Impact of mozharness of developers

Axel Hecht

unread,

Nov 17, 2010, 11:06:12 AM11/17/10

to

Hi folks,

as you may have seen, releng is working on a redo of our builds,
mozharness. Aki's summary is at
http://drkscrtlv.livejournal.com/322809.html.

I consider a public discussion on this in .planning to be in order,
because this move has a deep impact on how we can evolve our habits on
landing code, and how to make it stick. We need to have this discussion
now, too, as now is the time we kill existing code [1].

I invite releng to make a more complete case in favor of mozharness in a
follow up. I'll follow up on this post with a my take on it as well.

Axel

Axel Hecht

unread,

Nov 17, 2010, 11:16:28 AM11/17/10

to

Oops, [1] is https://bugzilla.mozilla.org/show_bug.cgi?id=608004

Axel

Mike Beltzner

unread,

Nov 17, 2010, 11:17:17 AM11/17/10

to Axel Hecht, dev-pl...@lists.mozilla.org

On 2010-11-17, at 11:06 AM, Axel Hecht wrote:

> I consider a public discussion on this in .planning to be in order, because this move has a deep impact on how we can evolve our habits on landing code, and how to make it stick. We need to have this discussion now, too, as now is the time we kill existing code [1].

[1]: footage not found :)

> I invite releng to make a more complete case in favor of mozharness in a follow up. I'll follow up on this post with a my take on it as well.

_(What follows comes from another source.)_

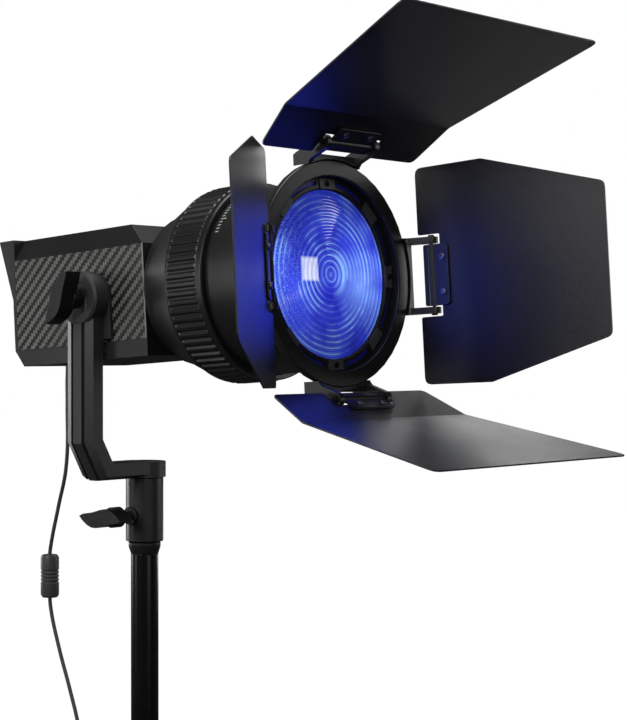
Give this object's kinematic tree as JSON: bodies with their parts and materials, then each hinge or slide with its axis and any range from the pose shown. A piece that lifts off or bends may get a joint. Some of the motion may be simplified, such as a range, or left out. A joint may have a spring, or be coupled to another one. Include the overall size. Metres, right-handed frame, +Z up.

From Aki's summary I didn't see how this was going to affect our mechanisms and habits for coding changes to the tree. Hopefully your or RelEng's follow up here will clarify this.

I'm sure that what Aki's proposing is of benefit to us - his blog post certainly shows some fantastic counterexamples - but I'm not sure I was left with any clearer understanding of what would be different or how it would affect our contributors.

cheers,
mike

Jeff Muizelaar

unread,

Nov 17, 2010, 11:28:42 AM11/17/10

to Axel Hecht, dev-pl...@lists.mozilla.org

On 17-Nov-10, at 11:06 AM, Axel Hecht wrote:

> Hi folks,
>
> as you may have seen, releng is working on a redo of our builds,
> mozharness. Aki's summary is at http://drkscrtlv.livejournal.com/322809.html
> .
>
> I consider a public discussion on this in .planning to be in order,
> because this move has a deep impact on how we can evolve our habits
> on landing code, and how to make it stick. We need to have this
> discussion now, too, as now is the time we kill existing code [1].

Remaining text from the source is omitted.